═════ Given entries

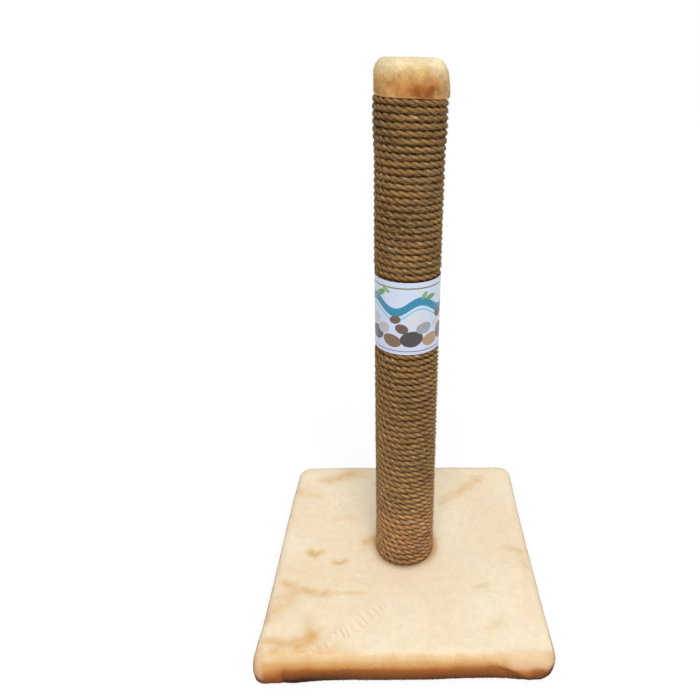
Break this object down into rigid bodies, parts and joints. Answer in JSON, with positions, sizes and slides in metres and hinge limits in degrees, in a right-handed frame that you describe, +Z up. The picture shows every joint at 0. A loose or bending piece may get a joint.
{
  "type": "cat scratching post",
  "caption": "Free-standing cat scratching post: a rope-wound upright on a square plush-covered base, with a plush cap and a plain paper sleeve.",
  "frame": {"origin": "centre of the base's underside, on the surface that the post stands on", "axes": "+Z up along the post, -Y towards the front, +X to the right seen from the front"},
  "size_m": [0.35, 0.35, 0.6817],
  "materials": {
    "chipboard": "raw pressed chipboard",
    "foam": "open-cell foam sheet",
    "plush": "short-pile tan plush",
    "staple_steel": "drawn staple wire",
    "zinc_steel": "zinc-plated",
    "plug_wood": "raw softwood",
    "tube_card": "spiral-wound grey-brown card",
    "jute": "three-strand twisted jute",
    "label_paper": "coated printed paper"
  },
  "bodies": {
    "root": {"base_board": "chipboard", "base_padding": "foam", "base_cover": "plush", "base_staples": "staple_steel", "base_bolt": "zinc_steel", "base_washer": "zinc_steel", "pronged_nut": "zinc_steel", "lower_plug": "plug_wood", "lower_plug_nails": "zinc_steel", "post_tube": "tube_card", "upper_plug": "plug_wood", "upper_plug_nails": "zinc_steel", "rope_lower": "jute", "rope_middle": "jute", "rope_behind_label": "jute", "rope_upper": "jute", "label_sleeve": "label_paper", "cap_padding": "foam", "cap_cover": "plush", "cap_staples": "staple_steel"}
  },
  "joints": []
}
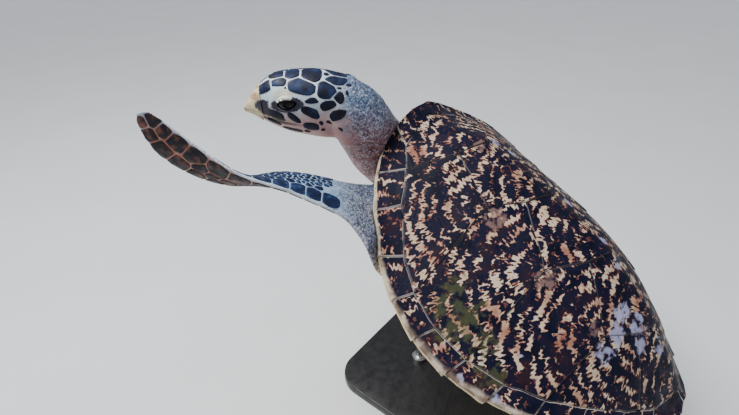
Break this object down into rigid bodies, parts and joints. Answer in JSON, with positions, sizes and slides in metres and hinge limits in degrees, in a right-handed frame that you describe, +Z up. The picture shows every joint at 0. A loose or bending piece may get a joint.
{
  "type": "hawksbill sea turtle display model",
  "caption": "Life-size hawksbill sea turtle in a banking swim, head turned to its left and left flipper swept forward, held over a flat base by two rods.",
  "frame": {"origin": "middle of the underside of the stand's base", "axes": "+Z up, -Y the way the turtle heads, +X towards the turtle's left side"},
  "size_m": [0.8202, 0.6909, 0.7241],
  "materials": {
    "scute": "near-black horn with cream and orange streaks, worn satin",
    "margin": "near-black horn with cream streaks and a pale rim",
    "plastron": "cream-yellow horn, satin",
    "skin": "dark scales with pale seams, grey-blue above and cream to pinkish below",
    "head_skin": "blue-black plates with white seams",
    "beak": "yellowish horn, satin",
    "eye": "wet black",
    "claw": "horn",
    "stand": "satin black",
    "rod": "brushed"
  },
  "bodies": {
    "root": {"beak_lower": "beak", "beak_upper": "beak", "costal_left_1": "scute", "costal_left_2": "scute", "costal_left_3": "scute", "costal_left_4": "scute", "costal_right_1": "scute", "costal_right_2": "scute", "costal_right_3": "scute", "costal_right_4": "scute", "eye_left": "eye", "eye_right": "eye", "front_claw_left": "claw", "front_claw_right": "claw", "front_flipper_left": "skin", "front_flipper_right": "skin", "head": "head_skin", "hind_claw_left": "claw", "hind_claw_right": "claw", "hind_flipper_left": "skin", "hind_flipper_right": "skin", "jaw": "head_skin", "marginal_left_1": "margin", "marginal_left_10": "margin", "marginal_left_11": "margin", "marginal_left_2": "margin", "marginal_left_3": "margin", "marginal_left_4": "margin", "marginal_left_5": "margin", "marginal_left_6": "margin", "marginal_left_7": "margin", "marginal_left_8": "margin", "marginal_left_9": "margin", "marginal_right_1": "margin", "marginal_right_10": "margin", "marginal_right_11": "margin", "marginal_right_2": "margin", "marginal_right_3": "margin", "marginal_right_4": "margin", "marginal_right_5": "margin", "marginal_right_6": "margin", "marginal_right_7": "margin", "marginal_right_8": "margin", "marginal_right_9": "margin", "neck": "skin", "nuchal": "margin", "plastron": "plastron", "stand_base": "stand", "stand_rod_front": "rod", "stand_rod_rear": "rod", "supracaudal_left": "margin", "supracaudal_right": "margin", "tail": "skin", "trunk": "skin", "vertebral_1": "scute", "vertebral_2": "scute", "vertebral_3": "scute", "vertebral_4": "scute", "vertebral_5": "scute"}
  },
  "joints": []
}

══════════
═════ Given entries

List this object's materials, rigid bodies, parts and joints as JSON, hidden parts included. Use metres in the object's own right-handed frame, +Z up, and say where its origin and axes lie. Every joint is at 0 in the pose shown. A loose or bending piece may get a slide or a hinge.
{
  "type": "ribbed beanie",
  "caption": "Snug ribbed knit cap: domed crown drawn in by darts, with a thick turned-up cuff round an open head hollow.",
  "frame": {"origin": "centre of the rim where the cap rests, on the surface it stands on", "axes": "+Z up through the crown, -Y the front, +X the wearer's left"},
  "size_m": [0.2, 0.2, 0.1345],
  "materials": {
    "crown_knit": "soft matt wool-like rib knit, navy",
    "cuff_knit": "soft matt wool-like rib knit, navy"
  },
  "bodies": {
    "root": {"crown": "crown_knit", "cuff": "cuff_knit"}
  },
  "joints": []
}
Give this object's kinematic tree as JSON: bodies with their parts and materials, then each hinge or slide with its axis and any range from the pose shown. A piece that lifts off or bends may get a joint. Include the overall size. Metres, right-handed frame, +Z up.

══════════

• Given problem
Go through the listing above and list every line that has the word "with".

• In response
Break this object down into rigid bodies, parts and joints. Answer in JSON, with positions, sizes and slides in metres and hinge limits in degrees, in a right-handed frame that you describe, +Z up. The picture shows every joint at 0. A loose or bending piece may get a joint.
  "caption": "Free-standing cat scratching post: a rope-wound upright on a square plush-covered base, with a plush cap and a plain paper sleeve.",
Break this object down into rigid bodies, parts and joints. Answer in JSON, with positions, sizes and slides in metres and hinge limits in degrees, in a right-handed frame that you describe, +Z up. The picture shows every joint at 0. A loose or bending piece may get a joint.
    "scute": "near-black horn with cream and orange streaks, worn satin",
    "margin": "near-black horn with cream streaks and a pale rim",
    "skin": "dark scales with pale seams, grey-blue above and cream to pinkish below",
    "head_skin": "blue-black plates with white seams",
  "caption": "Snug ribbed knit cap: domed crown drawn in by darts, with a thick turned-up cuff round an open head hollow.",
Give this object's kinematic tree as JSON: bodies with their parts and materials, then each hinge or slide with its axis and any range from the pose shown. A piece that lifts off or bends may get a joint. Include the overall size. Metres, right-handed frame, +Z up.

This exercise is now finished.